I don't want to disrespect or resort to comparing the people living in poverty to shells and keep people that are well-off as people in the metaphor. Let me halt this metaphor and speak plainly. The people living in poverty or people of a minority race or culture often feel unheard, misunderstood, uncared for, and judged by the people that make up the majority, in this country's case, white middle class. As someone from this majority currently living in this neighborhood, I can get easily frustrated for these people when ignorant comments are said, big decisions are made without them in mind, and their voices fall on deaf ears. I often get confused as to what my role in all this is. My mission upon first coming to Jacksonville was to help love on this community, share the love of Christ, develop leaders, show that a person, especially a white male, can care for them. Should my mission stay the same? Should I look back at the types of people I came from and bring them to the neighborhood, not to take control of it, not to collect its precious shells and bring them back to where they came from, but to learn to love and understand their collective worth in God's eyes?

I'm kind of caught up in the middle. On one side, I've got this amazing ministry where I devote my time, energy, and passion. On the other side, I have y'all who read (or ignore) these blogs and support me through prayers and financial support. It is my ambition to love both sides, to encourage, love, challenge, and educate those that might not have any experience with being around poverty or minorities, in hopes that you might take a small step of faith to seek out a ministry close to you that works with them. God will use you if you let him. I was challenged by a gospel radio station not to pray for God to use me, but for God to first make me usable. If I'm not fit for kingdom work, I'm going to need a heart change before I jump into something. I wouldn't want to use a hammer that wasn't usable. Does that make sense?

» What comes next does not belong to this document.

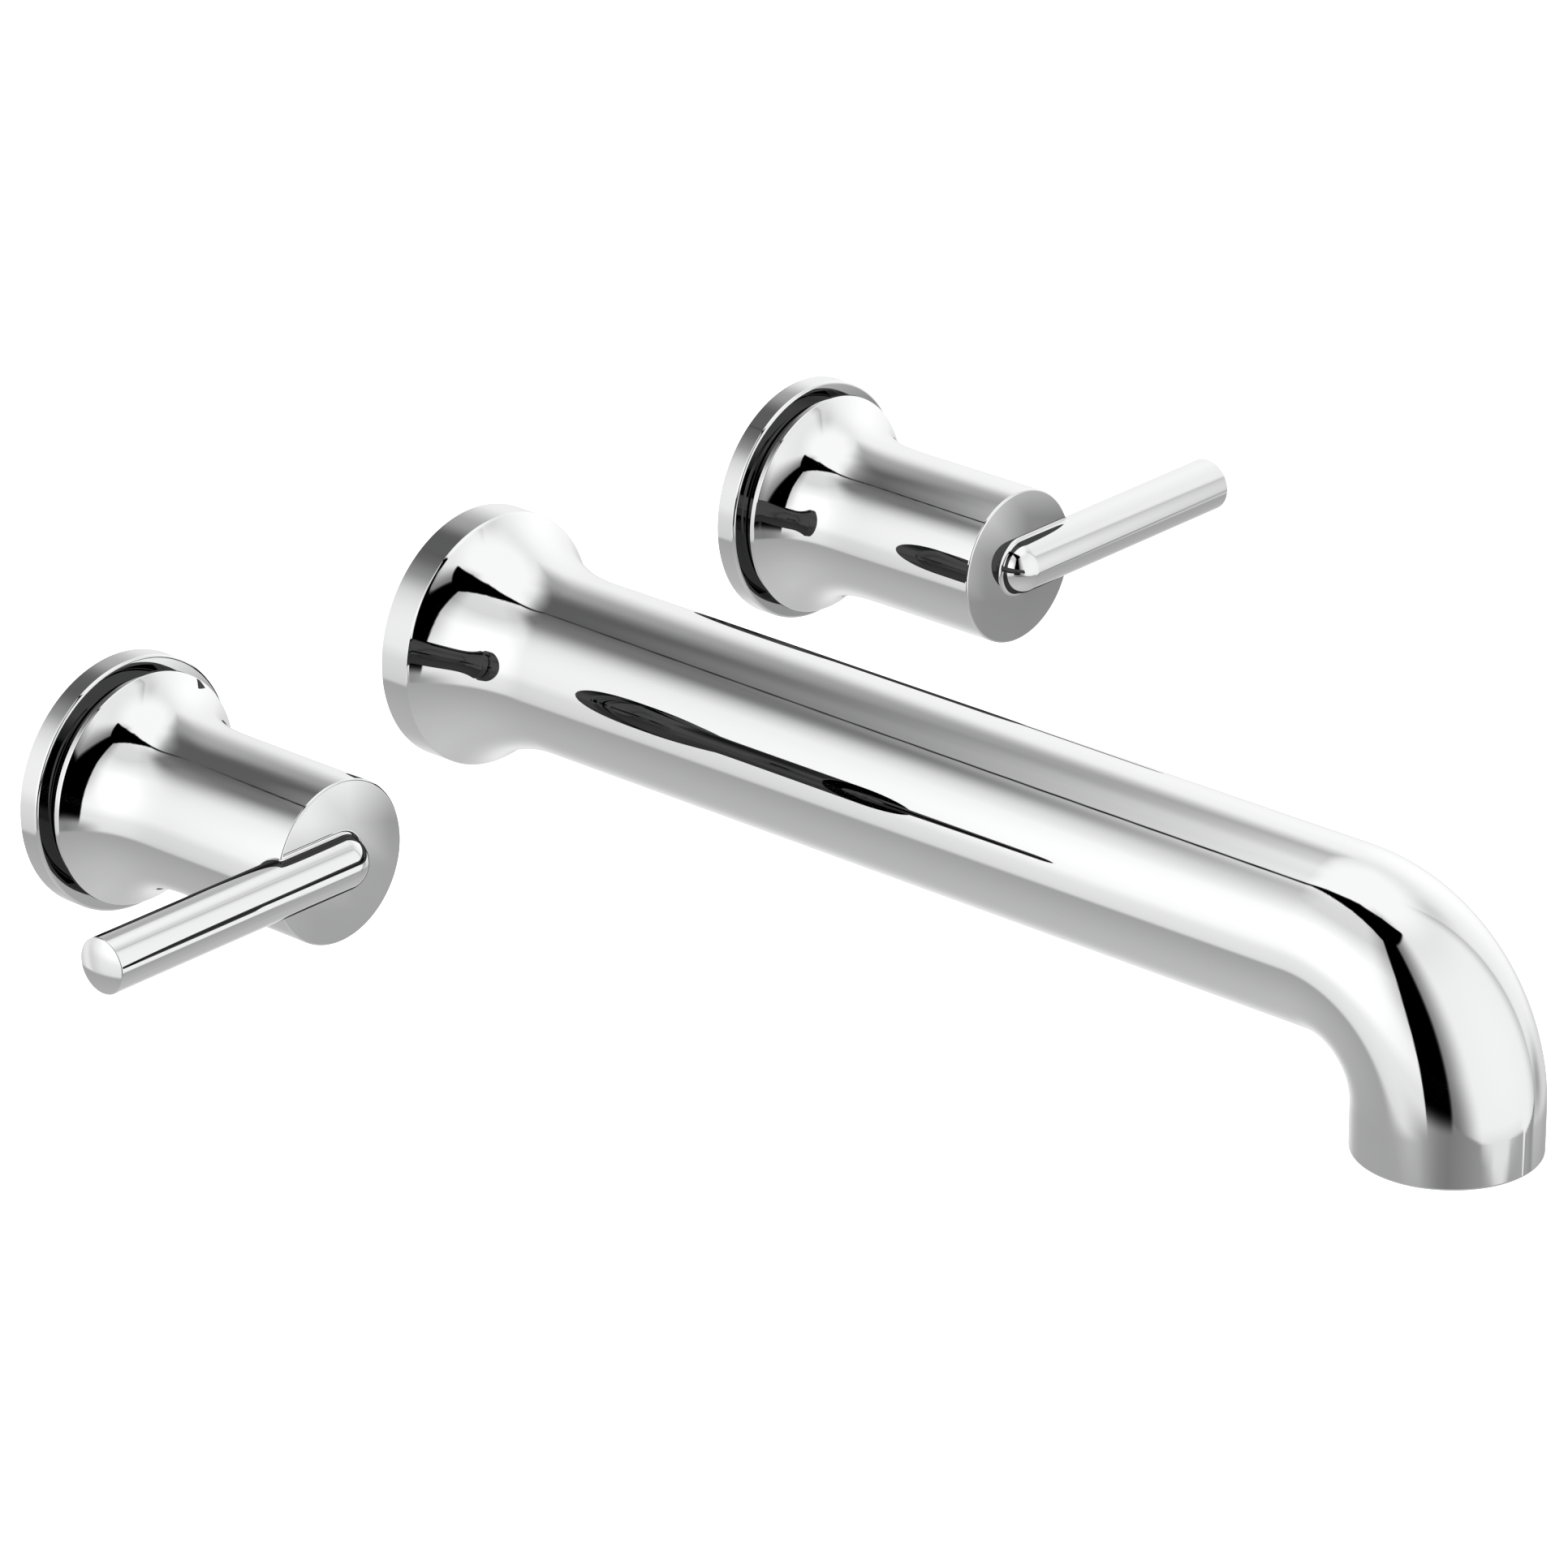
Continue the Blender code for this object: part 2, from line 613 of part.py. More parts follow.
def handle_unit(side, sign, parts, cutters):
    place = (sign * HANDLE_SPACING / 2, 0, 0)
    escutcheon_ring(side, place, parts)
    valve_neck(side, place, parts, cutters)
    cartridge(side, place, parts, cutters)
    bonnet_nut(side, place, parts, cutters)
    disc_front = turning_disc(side, place, parts, cutters)
    valve_stem(side, place, disc_front, parts, cutters)
    spline_adapter(side, place, parts, cutters)
    headed_screw(f"{side}_stem_screw", STEM_SCREW_RADIUS, STEM_SCREW_HEAD, STEM_SCREW_TIP,
                 ADAPTER_FRONT + GAP, place, parts, cutters)
    handle_hub(side, sign, place, parts, cutters)
    lever_screw(side, sign, place, parts, cutters)
    set_place = (place[0], -SET_SCREW_OUT, 0)
    socket_screw(f"{side}_hub_set_screw", SET_SCREW_RADIUS, SET_SCREW_TIP, SET_SCREW_HEAD,
                 set_place, DOWN, parts, cutters, "steel")


# --- Spout unit --------------------------------------------------------------------


def centreline(first, drop, steps):
    """The tube's axis from a distance out, round the bend, down to a drop below it."""
    points = [Vector((0, -first, 0))]
    bend_start = SPOUT_REACH - BEND_RADIUS
    for i in range(steps + 1):
        angle = math.pi / 2 * i / steps
        out = bend_start + BEND_RADIUS * math.sin(angle)
        points.append(Vector((0, -out, BEND_RADIUS * (math.cos(angle) - 1))))
    points.append(Vector((0, -SPOUT_REACH, -drop)))
    return points


def spout_stations():
    """The outside of the flange, bell, tube and bend, as (position, radius)."""
    outline = [(FLANGE_RADIUS, 0), (FLANGE_RADIUS, FLANGE_OUT), SPOUT_BELL[0]]
    outline += bezier(*SPOUT_BELL, BELL_STEPS)
    stations = [(Vector((0, -out, 0)), radius) for radius, out in outline]
    run = centreline(SPOUT_BELL[-1][1], OUTLET_DROP - OUTLET_CHAMFER, BEND_STEPS)[1:]
    stations += [(position, TUBE_RADIUS) for position in run]
    end = Vector((0, -SPOUT_REACH, -OUTLET_DROP))
    stations.append((end, TUBE_RADIUS - OUTLET_CHAMFER))
    return stations


def spout_body(parts, cutters):
    body = swept_tube("spout_body", spout_stations(), FINE_SIDES, parts)
    run = centreline(-MARGIN, OUTLET_DROP + MARGIN, BORE_BEND_STEPS)
    stations = [(position, SPOUT_BORE) for position in run]
    bore = swept_tube("spout_bore", stations, BORE_SIDES, cutters)
    cut(body, bore)
    lip = FLANGE_RADIUS - RING_LIP
    recess = ring_outline(lip, SPOUT_RECESS_BORE, -MARGIN, RECESS_DEPTH)
    cut(body, turned("spout_gasket_recess", recess, cutters, (0, 0, 0)))
    tapping = rod_outline(SPOUT_SCREW_RADIUS + GAP, CONNECTOR_RADIUS - MARGIN, FLANGE_RADIUS)
    place = (0, -SPOUT_SCREW_OUT, 0)
    cut(body, turned("spout_tapping", tapping, cutters, place, DOWN, SMALL_SIDES))
    as_piece(body, "chrome")
    gasket = ring_outline(lip - GAP, SPOUT_RECESS_BORE + GAP, 0, RECESS_DEPTH - GAP)
    as_piece(turned("spout_wall_gasket", gasket, parts, (0, 0, 0)), "foam")


def connector_outline():
    """The brass connector, grooved outside for two O-rings."""
    outline = [(CONNECTOR_RADIUS, CONNECTOR_OUT)]
    for back in reversed(GROOVE_BACKS):
        front = back + GROOVE_WIDTH
        outline += [(CONNECTOR_RADIUS, front), (GROOVE_FLOOR, front)]
        outline += [(GROOVE_FLOOR, back), (CONNECTOR_RADIUS, back)]
    outline += [
        (CONNECTOR_RADIUS, CONNECTOR_BACK),
        (NIPPLE_RADIUS + GAP, CONNECTOR_BACK),
        (NIPPLE_RADIUS + GAP, CONNECTOR_STOP),
        (NIPPLE_BORE, CONNECTOR_STOP),
        (NIPPLE_BORE, CONNECTOR_OUT),
    ]
    return outline


def spout_connection(parts, cutters):
    origin = (0, 0, 0)
    nipple = ring_outline(NIPPLE_RADIUS, NIPPLE_BORE, 0, NIPPLE_OUT)
    as_piece(turned("spout_nipple", nipple, parts, origin), "brass")
    connector = turned("spout_connector", connector_outline(), parts, origin)
    dimple = rod_outline(SPOUT_SCREW_RADIUS + GAP, SPOUT_SCREW_TIP - GAP,
                         CONNECTOR_RADIUS + MARGIN)
    place = (0, -SPOUT_SCREW_OUT, 0)
    cut(connector, turned("connector_dimple", dimple, cutters, place, DOWN, SMALL_SIDES))
    as_piece(connector, "brass")
    for name, back in zip(("rear", "front"), GROOVE_BACKS):
        ring = ring_outline(CONNECTOR_RADIUS, GROOVE_FLOOR + GAP, back + GAP,
                            back + GROOVE_WIDTH - GAP)
        as_piece(turned(f"spout_o_ring_{name}", ring, parts, origin), "rubber")
    socket_screw("spout_set_screw", SPOUT_SCREW_RADIUS, SPOUT_SCREW_TIP, SPOUT_SCREW_HEAD,
                 place, DOWN, parts, cutters, "steel")


def hole_centres(rings):
    """The middle of a disc, then centres spaced round it in rings."""
    centres = [(0, 0)]
    for count, radius in rings:
        for i in range(count):
            angle = 2 * math.pi * i / count
            centres.append((radius * math.cos(angle), radius * math.sin(angle)))
    return centres


def pierced_disc(name, top, bottom, rings, hole_radius, parts, cutters):
    """A disc in the outlet with a pattern of straight holes down through it."""
    place = Vector((0, -SPOUT_REACH, 0))
    disc = prism(name, BORE_SIDES, INSERT_RADIUS, top, bottom, parts, place, DOWN)
    for i, (across, along) in enumerate(hole_centres(rings)):
        centre = place + Vector((across, along, 0))
        hole = prism(f"{name}_hole_{i}", HOLE_SIDES, hole_radius, top - MARGIN, bottom + MARGIN,
                     cutters, centre, DOWN)
        cut(disc, hole)
    return disc


def outlet_fittings(parts, cutters):
    place = (0, -SPOUT_REACH, 0)
    washer = ring_outline(HOUSING_RADIUS, LEDGE_BORE, WASHER_TOP, WASHER_BOTTOM)
    as_piece(turned("aerator_washer", washer, parts, place, DOWN), "rubber")
    housing = [
        (HOUSING_RADIUS, HOUSING_BOTTOM),
        (HOUSING_RADIUS, HOUSING_TOP),
        (LEDGE_BORE, HOUSING_TOP),
        (LEDGE_BORE, HOUSING_LEDGE),
        (HOUSING_BORE, HOUSING_LEDGE),
        (HOUSING_BORE, HOUSING_BOTTOM),
    ]
    as_piece(turned("aerator_housing", housing, parts, place, DOWN), "chrome")
    screen = pierced_disc("aerator_screen", SCREEN_TOP, SCREEN_BOTTOM, SCREEN_RINGS,
                          SCREEN_HOLE, parts, cutters)
    as_piece(screen, "steel")
    straightener = pierced_disc("flow_straightener", STRAIGHTENER_TOP, STRAIGHTENER_BOTTOM,
                                CELL_RINGS, CELL_HOLE, parts, cutters)
    as_piece(straightener, "nylon")


def main():
    clear_scene()
    parts = new_collection("wall_mounted_bath_faucet")
    cutters = new_collection("cutters")
    for side, sign in (("left", -1), ("right", 1)):
        handle_unit(side, sign, parts, cutters)
    spout_body(parts, cutters)
    spout_connection(parts, cutters)
    outlet_fittings(parts, cutters)


main()
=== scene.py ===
"""The looks of the wall mounted bath faucet: fine turned shapes, chrome and studio light.

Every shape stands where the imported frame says. Lengths are in metres, the wall is the
plane Y = 0 and the faucet stands out from it towards -Y.
"""
import json
import math

import bmesh
import bpy
from mathutils import Matrix, Vector


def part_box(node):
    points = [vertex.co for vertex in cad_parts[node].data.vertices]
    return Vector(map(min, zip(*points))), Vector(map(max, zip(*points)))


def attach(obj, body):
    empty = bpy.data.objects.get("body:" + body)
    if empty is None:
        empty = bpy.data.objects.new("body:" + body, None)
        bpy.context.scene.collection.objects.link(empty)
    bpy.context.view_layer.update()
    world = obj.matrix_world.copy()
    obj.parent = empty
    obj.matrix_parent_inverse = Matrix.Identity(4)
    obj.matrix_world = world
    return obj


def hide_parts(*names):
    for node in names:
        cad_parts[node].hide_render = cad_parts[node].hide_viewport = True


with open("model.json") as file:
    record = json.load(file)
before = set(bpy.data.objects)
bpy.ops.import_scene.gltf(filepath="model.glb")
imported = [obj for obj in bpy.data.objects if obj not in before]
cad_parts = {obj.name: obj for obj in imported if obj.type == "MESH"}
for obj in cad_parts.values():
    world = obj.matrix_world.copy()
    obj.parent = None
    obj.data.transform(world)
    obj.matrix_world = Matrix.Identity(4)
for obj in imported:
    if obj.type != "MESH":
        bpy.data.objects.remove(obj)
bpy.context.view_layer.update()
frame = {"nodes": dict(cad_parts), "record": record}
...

If you feel compelled to, please pray with me and ask God:
-Lord, search my heart for you know every aspect of my life. What will you have me do? I know I have many blind spots to the things that are happening in this world, but Lord open my eyes and ears to your heart for those whom you've made. They are all precious to you. Reveal the things in my life that distract me from seeking your will for my life. Help me be a good steward of all the things with which you've blessed me. Humble me for I understand very little. Help me consider other people better than myself. Don't let this be the only time I pray about this.
Amen

I'm praying that prayer along with you since I struggle at times with loving particular kids when they act up. I found it helpful to spend time focusing on positive things about every single kid. It helped me understand more of God's love for them.

Please pray:
-That Max would learn how to eat food through his mouth and swallow. He is still tube feeding and has a sensitive gag reflex.
-For more volunteers for our after school program. Our regulars have had things come up recently.
-For healing in Brentwood. Lots of flu affecting teachers, students, and their families.
-That Max would avoid the flu. (It can be deadly for premature babies, especially with their underdeveloped lungs.)